**** THE DATA

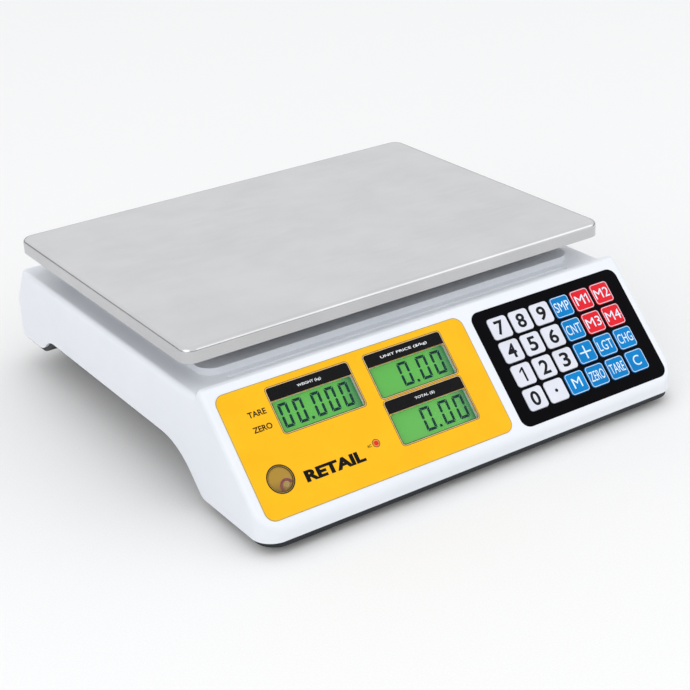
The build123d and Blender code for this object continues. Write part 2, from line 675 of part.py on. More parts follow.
def make_platform():
    """Four-armed support that carries the pan, its pads and its bolts."""
    hub_x = SPIDER_HUB[0] / 2
    hub_y = SPIDER_HUB[1] / 2
    tips = corners_of(*SPIDER_REACH)
    roots = corners_of(hub_x - 18, hub_y - 14)
    with BuildPart() as spider:
        with BuildSketch(Plane.XY.offset(SPIDER_Z)):
            with Locations((0, PAN_Y)):
                RectangleRounded(*SPIDER_HUB, 12)
            for tip, root in zip(tips, roots):
                with BuildLine(mode=Mode.PRIVATE) as spine:
                    Line(root, tip)
                trace(spine.line, line_width=SPIDER_ARM_W)
            with Locations(*tips):
                Circle(SPIDER_TIP_R)
        extrude(amount=SPIDER_T)
        with BuildSketch(Plane.XY.offset(SPIDER_Z)):
            for tip, root in zip(tips, roots):
                with BuildLine(mode=Mode.PRIVATE) as spine:
                    Line(root, tip)
                trace(spine.line, line_width=SPIDER_ARM_W - 2 * SPIDER_RIB_T)
            with Locations((0, PAN_Y)):
                RectangleRounded(*SPIDER_HUB, 12, mode=Mode.SUBTRACT)
            with Locations(*tips):
                Circle(SPIDER_TIP_R, mode=Mode.SUBTRACT)
        extrude(amount=SPIDER_T - SPIDER_RIB_T, mode=Mode.SUBTRACT)
        with BuildSketch(Plane.XY.offset(CELL_Z + CELL_H)):
            with Locations((CELL_END_X, PAN_Y)):
                RectangleRounded(*SPIDER_FOOT, 3)
        extrude(amount=SPIDER_Z - CELL_Z - CELL_H + 1)
        for shift in (-CELL_BOLT_PITCH / 2, CELL_BOLT_PITCH / 2):
            low = CELL_Z + CELL_H
            column(CELL_END_X + shift, PAN_Y, CELL_BOLT_R + 0.3, low, SPIDER_Z + SPIDER_T, Mode.SUBTRACT)
        for x, y in tips:
            column(x, y, PAD_STEM_R, SPIDER_Z, SPIDER_Z + SPIDER_T, Mode.SUBTRACT)
    save(spider, "platform_spider")
    with BuildPart() as pads:
        for x, y in tips:
            column(x, y, PAD_STEM_R, SPIDER_Z + 1, SPIDER_Z + SPIDER_T + 1)
            column(x, y, PAD_R, SPIDER_Z + SPIDER_T, PAN_TOP - PAN_T)
        fillet(pads.edges().group_by(Axis.Z)[-1], 1.2)
        for x, y in tips:
            column(x, y, STUD_R + STUD_GAP, PAN_TOP - PAN_T - STUD_L - 1, PAN_TOP, Mode.SUBTRACT)
    save(pads, "pan_pads")
    with BuildPart() as bolts:
        for shift in (-CELL_BOLT_PITCH / 2, CELL_BOLT_PITCH / 2):
            x = CELL_END_X + shift
            head = SPIDER_Z + SPIDER_T
            column(x, PAN_Y, CELL_BOLT_R, CELL_Z + CELL_H - 12, head)
            column(x, PAN_Y, CELL_HEAD_R, head, head + CELL_HEAD_H)
            with BuildSketch(Plane.XY.offset(head + CELL_HEAD_H)):
                with Locations((x, PAN_Y)):
                    RegularPolygon(2.8, 6)
            extrude(amount=-3, mode=Mode.SUBTRACT)
    save(bolts, "platform_bolts")


def make_load_cell():
    """Single-point load cell, its spacer and its two base bolts."""
    middle = CELL_Z + CELL_H / 2
    with BuildPart() as cell:
        with Locations((0, PAN_Y, middle)):
            Box(CELL_L, CELL_W, CELL_H)
        with BuildSketch(Plane.XZ.offset(-PAN_Y - CELL_W / 2)):
            with Locations((-CELL_EYE_X, middle), (CELL_EYE_X, middle)):
                Circle(CELL_EYE_R)
            with Locations((0, middle)):
                Rectangle(2 * CELL_EYE_X, CELL_SLOT_H)
        extrude(amount=CELL_W, mode=Mode.SUBTRACT)
        for shift in (-CELL_BOLT_PITCH / 2, CELL_BOLT_PITCH / 2):
            column(CELL_END_X + shift, PAN_Y, CELL_BOLT_R, middle - 2, CELL_Z + CELL_H, Mode.SUBTRACT)
            column(-CELL_END_X + shift, PAN_Y, CELL_BOLT_R, CELL_Z, middle + 2, Mode.SUBTRACT)
    save(cell, "load_cell")
    with BuildPart() as spacer:
        box_between(
            (-CELL_END_X - SPACER_L / 2, PAN_Y - CELL_W / 2, ARCH_Z + TRAY_T),
            (-CELL_END_X + SPACER_L / 2, PAN_Y + CELL_W / 2, CELL_Z),
        )
        for shift in (-CELL_BOLT_PITCH / 2, CELL_BOLT_PITCH / 2):
            column(-CELL_END_X + shift, PAN_Y, CELL_BOLT_R + 0.3, ARCH_Z, CELL_Z, Mode.SUBTRACT)
    save(spacer, "cell_spacer")
    with BuildPart() as bolts:
        for shift in (-CELL_BOLT_PITCH / 2, CELL_BOLT_PITCH / 2):
            x = -CELL_END_X + shift
            column(x, PAN_Y, CELL_BOLT_R, ARCH_Z, CELL_Z + 10)
            column(x, PAN_Y, CELL_HEAD_R, ARCH_Z - CELL_HEAD_H, ARCH_Z)
            with BuildSketch(Plane.XY.offset(ARCH_Z - CELL_HEAD_H)):
                with Locations((x, PAN_Y)):
                    RegularPolygon(2.8, 6)
            extrude(amount=3, mode=Mode.SUBTRACT)
    save(bolts, "cell_bolts")


def make_feet():
    """Levelling feet: a rubber sole and a threaded stem with a thumb wheel."""
    for name, (x, y) in FEET.items():
        with BuildPart() as sole:
            with Locations((x, y, 0)):
                Cone(SOLE_R, SOLE_R - 2, SOLE_H, align=(Align.CENTER, Align.CENTER, Align.MIN))
            fillet(sole.edges().group_by(Axis.Z)[-1], 1.0)
            column(x, y, STEM_R + STEM_GAP, STEM_BOTTOM, SOLE_H + 1, Mode.SUBTRACT)
        save(sole, f"foot_sole_{name}")
        with BuildPart() as stem:
            column(x, y, STEM_R, STEM_BOTTOM + 0.1, STEM_TOP)
            chamfer(stem.edges().group_by(Axis.Z)[-1], 0.8)
            column(x, y, WHEEL_R, *WHEEL_Z)
            with Locations((x, y, sum(WHEEL_Z) / 2)):
                with PolarLocations(WHEEL_R, WHEEL_TEETH):
                    Cylinder(0.8, WHEEL_Z[1] - WHEEL_Z[0], mode=Mode.SUBTRACT)
        save(stem, f"foot_stem_{name}")


def make_battery():
    """Sealed battery with its terminals, and the sliding bay cover."""
    top = BATTERY_Z + BATTERY[2]
    with BuildPart() as battery:
        with Locations((0, BATTERY_Y, BATTERY_Z + BATTERY[2] / 2)):
            Box(*BATTERY)
        fillet(battery.edges().filter_by(Axis.Z), 2.0)
        with Locations((-38, BATTERY_Y - 22, top + 2.5), (38, BATTERY_Y - 22, top + 2.5)):
            Box(4.8, 0.8, 5)
        with Locations((0, BATTERY_Y + 8, top)):
            Box(80, 40, 1.6)
    save(battery, "battery")
    cover_x = BATTERY[0] / 2 + BAY_GAP + COVER_GRIP
    cover_y = (BATTERY_Y - BATTERY[1] / 2 - BAY_GAP + COVER_GAP, BATTERY_Y + BATTERY[1] / 2 + BAY_GAP + BAY_WALL)
    with BuildPart() as cover:
        box_between((-cover_x, cover_y[0], COVER_Z), (cover_x, cover_y[1], COVER_Z + COVER_T))
        with GridLocations(0, 3.2, 1, 6):
            with Locations((0, cover_y[1] - 16, COVER_Z - 0.4)):
                Box(34, 1.4, 0.8)
    save(cover, "battery_cover")


def make_switch():
    """Mains rocker switch in the tray: its case and its rocker."""
    x, y = SWITCH_XY
    with BuildPart() as case:
        with Locations((x, y, ARCH_Z + 1.5 - 1)):
            Box(*SWITCH_FLANGE, 2)
        with Locations((x, y, ARCH_Z + 1.5 + SWITCH_DEEP / 2)):
            Box(SWITCH_HOLE[0] - 0.2, SWITCH_HOLE[1] - 0.2, SWITCH_DEEP)
        with Locations((x, y, ARCH_Z + 3)):
            Box(*ROCKER_WELL, 10, mode=Mode.SUBTRACT)
        with Locations((x, y, ROCKER_PIVOT_Z)):
            Cylinder(
                TRUNNION_R + TRUNNION_GAP,
                ROCKER[0] + 2 * TRUNNION_OUT + 0.4,
                rotation=(0, 90, 0),
                mode=Mode.SUBTRACT,
            )
        with Locations((x, y - 4, ARCH_Z + 19), (x, y + 4, ARCH_Z + 19)):
            Box(4.8, 0.8, 6)
    save(case, "switch_case")
    with BuildPart() as rocker:
        with BuildSketch(Plane.YZ.offset(x - ROCKER[0] / 2)):
            with BuildLine():
                Polyline(
                    (y - ROCKER[1] / 2, ARCH_Z - 0.75),
                    (y, ARCH_Z - 0.5),
                    (y + ROCKER[1] / 2, ARCH_Z - 2.45),
                    (y + ROCKER[1] / 2 - 1, ARCH_Z + 4.0),
                    (y, ARCH_Z + 6.0),
                    (y - ROCKER[1] / 2 + 1, ARCH_Z + 4.0),
                    close=True,
                )
            make_face()
        extrude(amount=ROCKER[0])
        with Locations((x, y, ROCKER_PIVOT_Z)):
            Cylinder(TRUNNION_R, ROCKER[0] + 2 * TRUNNION_OUT, rotation=(0, 90, 0))
    save(rocker, "power_rocker")


def make_mains_inlet():
    """Figure-of-eight mains inlet in the right wall."""
    y, z = INLET_YZ
    with BuildPart() as inlet:
        with BuildSketch(Plane.YZ.offset(WIDTH / 2 - 1.2)):
            with Locations(INLET_YZ):
                RectangleRounded(INLET_FACE[0] - 0.3, INLET_FACE[1] - 0.3, 2)
        extrude(amount=1.2)
        with BuildSketch(Plane.YZ.offset(WIDTH / 2 - INLET_DEEP)):
            with Locations(INLET_YZ):
                RectangleRounded(INLET_BODY[0] - 0.3, INLET_BODY[1] - 0.3, 1.5)
        extrude(amount=INLET_DEEP - 1)
        with BuildSketch(Plane.YZ.offset(WIDTH / 2 - 12)):
            with Locations((y - 4.3, z), (y + 4.3, z)):
                Circle(3.9)
            with Locations(INLET_YZ):
                Rectangle(8.6, 5.0)
        extrude(amount=14, mode=Mode.SUBTRACT)
        with BuildSketch(Plane.YZ.offset(WIDTH / 2 - 13)):
            with Locations((y - 4.3, z), (y + 4.3, z)):
                Circle(1.2)
        extrude(amount=10)
        for side in (-1, 1):
            with Locations((WIDTH / 2 - INLET_DEEP - 3, y + side * 5, z)):
                Box(7, 0.8, 4)
    save(inlet, "mains_inlet")


def make_boards_inside():
    """Main circuit board with its parts, and the mains transformer."""
    x, y = MAIN_BOARD_XY
    top = MAIN_BOARD_Z + DISPLAY_BOARD_T
    with BuildPart() as board:
        with Locations((x, y, MAIN_BOARD_Z + DISPLAY_BOARD_T / 2)):
            Box(*MAIN_BOARD, DISPLAY_BOARD_T)
        with Locations((x, y, MAIN_BOARD_Z)):
            with GridLocations(MAIN_BOARD[0] - 10, MAIN_BOARD[1] - 10, 2, 2):
                Cylinder(1.5, 10, mode=Mode.SUBTRACT)
        box_between((x - 8, y - 22, top), (x + 8, y - 6, top + 2))
        box_between((x - 22, y + 8, top), (x - 12, y + 22, top + 1.8))
        box_between((x + 16, y - 18, top), (x + 22, y + 12, top + 8))
        for shift in (0, 13):
            column(x - 2 + shift, y + 24, 5, top, top + 16)
        for shift in (0, 12):
            box_between((x - 26, y - 34 + shift, top), (x - 18, y - 26 + shift, top + 6))
        column(x + 4, y + 6, 3.2, top, top + 3)
    save(board, "main_board")
    x, y = TRANSFORMER_XY
    low = ARCH_Z + TRAY_T
    with BuildPart() as transformer:
        box_between((x - 24, y - 9, low), (x + 24, y + 9, low + 37))
        box_between((x - 15, y - 17, low + 6), (x + 15, y + 17, low + 31))
        box_between((x - 32, y - 9, low), (x + 32, y + 9, low + 1.5))
        with Locations((x - 28, y, low), (x + 28, y, low)):
            Cylinder(2, 6, mode=Mode.SUBTRACT)
    save(transformer, "transformer")


def make_case_screws():
    """Six self-tapping screws that close the case from below."""
    with BuildPart() as screws:
        for x, y, low in CASE_SCREWS:
            column(x, y, CASE_HEAD_R, low + CASE_SINK - 2.4, low + CASE_SINK)
            column(x, y, CASE_SCREW_R, low + CASE_SINK, low + CASE_BOSS_H + 12)
            with Locations((x, y, low + CASE_SINK - 2.4)):
                Box(1.0, 4.4, 2.4, mode=Mode.SUBTRACT)
                Box(4.4, 1.0, 2.4, mode=Mode.SUBTRACT)
    save(screws, "case_screws")


make_upper_housing()
make_base_tray()
make_display_overlay()
make_keypad_overlay()
make_display_windows()
make_lcd_modules()
make_display_board()
make_keypad_board()
make_key_domes()
make_keys()
make_level_vial()
make_power_light()
make_customer_side()
make_pan()
make_platform()
make_load_cell()
make_feet()
make_battery()
make_switch()
make_mains_inlet()
make_boards_inside()
make_case_screws()
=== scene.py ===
import json
import math

import bmesh
import bpy
from mathutils import Matrix, Vector


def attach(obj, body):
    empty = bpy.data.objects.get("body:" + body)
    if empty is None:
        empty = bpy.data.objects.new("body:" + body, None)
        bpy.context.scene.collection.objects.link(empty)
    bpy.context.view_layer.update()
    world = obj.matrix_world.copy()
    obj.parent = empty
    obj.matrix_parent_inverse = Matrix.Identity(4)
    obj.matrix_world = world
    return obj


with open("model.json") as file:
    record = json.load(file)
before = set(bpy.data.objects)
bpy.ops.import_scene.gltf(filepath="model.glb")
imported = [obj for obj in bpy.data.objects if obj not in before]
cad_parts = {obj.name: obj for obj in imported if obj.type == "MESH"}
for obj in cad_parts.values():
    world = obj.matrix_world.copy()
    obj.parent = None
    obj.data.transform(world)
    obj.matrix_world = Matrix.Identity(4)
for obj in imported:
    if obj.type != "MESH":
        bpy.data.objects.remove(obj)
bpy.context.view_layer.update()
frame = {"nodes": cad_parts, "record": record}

MM = 0.001
KEY_ROWS = (
    ("7", "8", "9", "sample", "m1", "m2"),
    ("4", "5", "6", "count", "m3", "m4"),
    ("1", "2", "3", "plus", "light", "change"),
    ("0", "point", "memory", "zero_set", "tare", "clear"),
)
LEGENDS = {
    "sample": "SMP", "count": "CNT", "plus": "+", "light": "LGT", "change": "CHG",
    "point": ".", "memory": "M", "zero_set": "ZERO", "tare": "TARE", "clear": "C",
}


# ---------------------------------------------------------------- materials

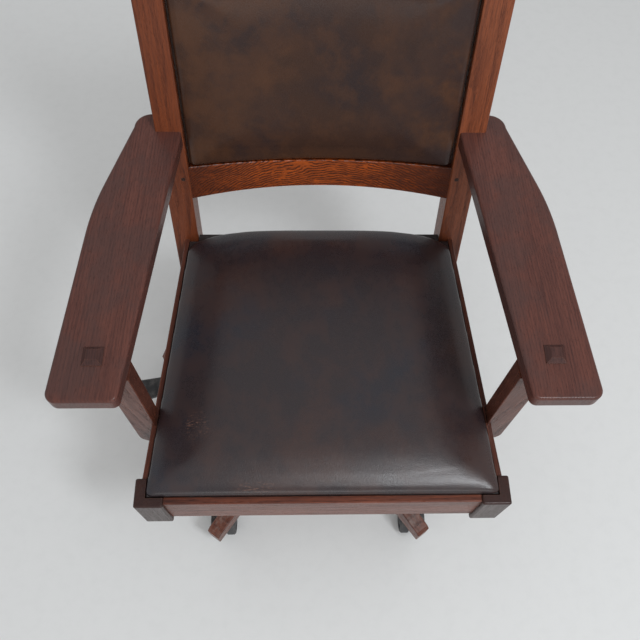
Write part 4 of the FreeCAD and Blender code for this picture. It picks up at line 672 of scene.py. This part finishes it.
# %% From rows of points to a piece
def closed_mesh(name, rows):
    """A mesh from rows of points round a closed form, with a pole at each end.

    Point number c of row r has the index r * (points in a row) + c, and its square joins it to
    c + 1 and to row r + 1, where the point after the last in a row is the first again.
    """
    count, around = rows.shape[:2]
    poles = np.stack([rows[0].mean(axis=0), rows[-1].mean(axis=0)])
    points = np.vstack([rows.reshape(-1, 3), poles])
    row, column = np.meshgrid(np.arange(count - 1), np.arange(around), indexing="ij")
    here = row * around + column
    beside = row * around + (column + 1) % around
    faces = np.stack([here, beside, beside + around, here + around], axis=-1).reshape(-1, 4)
    ring = np.arange(around)
    after = (ring + 1) % around
    last = (count - 1) * around
    first_pole, last_pole = count * around, count * around + 1
    caps = [(first_pole, b, a) for a, b in zip(ring.tolist(), after.tolist())]
    caps += [(last_pole, last + a, last + b) for a, b in zip(ring.tolist(), after.tolist())]
    mesh = bpy.data.meshes.new(name)
    mesh.from_pydata(points.tolist(), [], faces.tolist() + caps)
    mesh.validate()
    return mesh


def new_piece(name, mesh, body, slot, *replaced):
    """An object for a mesh, riding on a body, that stands for CAD nodes."""
    piece = bpy.data.objects.new(name, mesh)
    bpy.context.scene.collection.objects.link(piece)
    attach(piece, body)
    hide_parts(*replaced)
    return piece


square_mesh = closed_mesh("test_pad", test_pad)
print("the test pad as a mesh:", len(square_mesh.polygons), "faces")

# %% [markdown]
# Cloth needs a mesh of even squares, so the pad goes through a modifier, and its points are then
# read as one array. A cloth that is this fine creases at its corners, which leather on foam does
# not. Averaging what the points moved, and not where they lie, takes the creases out and keeps the
# pad's own edges.

# %% Read and even a mesh
def evaluated_mesh(piece):
    """The piece's mesh with its modifiers applied."""
    graph = bpy.context.evaluated_depsgraph_get()
    return bpy.data.meshes.new_from_object(piece.evaluated_get(graph))


def points_of(mesh):
    """The mesh's points, one to a row."""
    flat = np.empty(len(mesh.vertices) * 3)
    mesh.vertices.foreach_get("co", flat)
    return flat.reshape(-1, 3)


def evened(mesh, values, rounds):
    """Values at a mesh's points, each averaged half and half with its neighbours' mean, in rounds."""
    ends = np.empty(len(mesh.edges) * 2, int)
    mesh.edges.foreach_get("vertices", ends)
    one, other = ends.reshape(-1, 2).T
    neighbours = np.bincount(ends, minlength=len(values))[:, None]
    for _ in range(rounds):
        total = np.zeros_like(values)
        np.add.at(total, one, values[other])
        np.add.at(total, other, values[one])
        values = (values + total / neighbours) / 2
    return values


def shade_smooth(mesh):
    """Lets every face of a mesh shade as part of one round surface."""
    mesh.polygons.foreach_set("use_smooth", np.ones(len(mesh.polygons), bool))


evened_square = evened(square_mesh, points_of(square_mesh), 1)
print("evened once, the test pad's top is at", round(float(evened_square[:, 2].max()), 3))
bpy.data.meshes.remove(square_mesh)

# %% [markdown]
# Leather over stuffing is in tension, and no hand-drawn curve has quite that shape. So the pad's
# base is pinned, and a cloth simulation blows the rest up a little. The result is kept as the mesh,
# with a limit on how far a point may move, so that it stays clear of the rails round it.

# %% Blow up a pad as cloth
SQUARE, CLOTH_STEPS, CREASE_ROUNDS = 0.0045, 20, 36


def stuff_with_cloth(piece, pinned_below, cap, pressure=4.0):
    """Remeshes a pad, blows it up as cloth and keeps the result.

    The points below one height are pinned. What each other point moved is shortened to the cap,
    and then evened with its neighbours.
    """
    remesh = piece.modifiers.new("even_squares", "REMESH")
    remesh.mode = "VOXEL"
    remesh.voxel_size = SQUARE
    piece.data = evaluated_mesh(piece)
    piece.modifiers.clear()
    before = points_of(piece.data)
    pins = piece.vertex_groups.new(name="held")
    pins.add(np.flatnonzero(before[:, 2] < pinned_below).tolist(), 1.0, "REPLACE")
    cloth = piece.modifiers.new("stuffing", "CLOTH")
    cloth.settings.use_pressure = True
    cloth.settings.uniform_pressure_force = pressure
    cloth.settings.vertex_group_mass = "held"
    cloth.settings.effector_weights.gravity = 0
    for step in range(CLOTH_STEPS):
        bpy.context.scene.frame_set(1 + step)
    moved = points_of(evaluated_mesh(piece)) - before
    bpy.context.scene.frame_set(1)
    piece.modifiers.clear()
    piece.vertex_groups.clear()
    distance = np.linalg.norm(moved, axis=1, keepdims=True)
    capped = moved * np.minimum(1, cap / np.maximum(distance, 1e-9))
    kept = evened(piece.data, capped, CREASE_ROUNDS)
    piece.data.vertices.foreach_set("co", (before + kept).ravel())
    print(piece.name, "moved up to", round(float(distance.max()) * 1000, 1), "mm")
    soften = piece.modifiers.new("soft_skin", "SUBSURF")
    soften.levels = soften.render_levels = 1
    piece.data = evaluated_mesh(piece)
    piece.modifiers.clear()
    shade_smooth(piece.data)
    piece.data.update()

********

### TASK TO COMPLETE
Above are the records. Print exactly, and only, the lines from the line with "make_upper_housing()" to the line with "bpy.data.objects.remove(obj)", both inclusive.

### EXPECTED OUTPUT
make_upper_housing()
make_base_tray()
make_display_overlay()
make_keypad_overlay()
make_display_windows()
make_lcd_modules()
make_display_board()
make_keypad_board()
make_key_domes()
make_keys()
make_level_vial()
make_power_light()
make_customer_side()
make_pan()
make_platform()
make_load_cell()
make_feet()
make_battery()
make_switch()
make_mains_inlet()
make_boards_inside()
make_case_screws()
=== scene.py ===
import json
import math

import bmesh
import bpy
from mathutils import Matrix, Vector


def attach(obj, body):
    empty = bpy.data.objects.get("body:" + body)
    if empty is None:
        empty = bpy.data.objects.new("body:" + body, None)
        bpy.context.scene.collection.objects.link(empty)
    bpy.context.view_layer.update()
    world = obj.matrix_world.copy()
    obj.parent = empty
    obj.matrix_parent_inverse = Matrix.Identity(4)
    obj.matrix_world = world
    return obj


with open("model.json") as file:
    record = json.load(file)
before = set(bpy.data.objects)
bpy.ops.import_scene.gltf(filepath="model.glb")
imported = [obj for obj in bpy.data.objects if obj not in before]
cad_parts = {obj.name: obj for obj in imported if obj.type == "MESH"}
for obj in cad_parts.values():
    world = obj.matrix_world.copy()
    obj.parent = None
    obj.data.transform(world)
    obj.matrix_world = Matrix.Identity(4)
for obj in imported:
    if obj.type != "MESH":
        bpy.data.objects.remove(obj)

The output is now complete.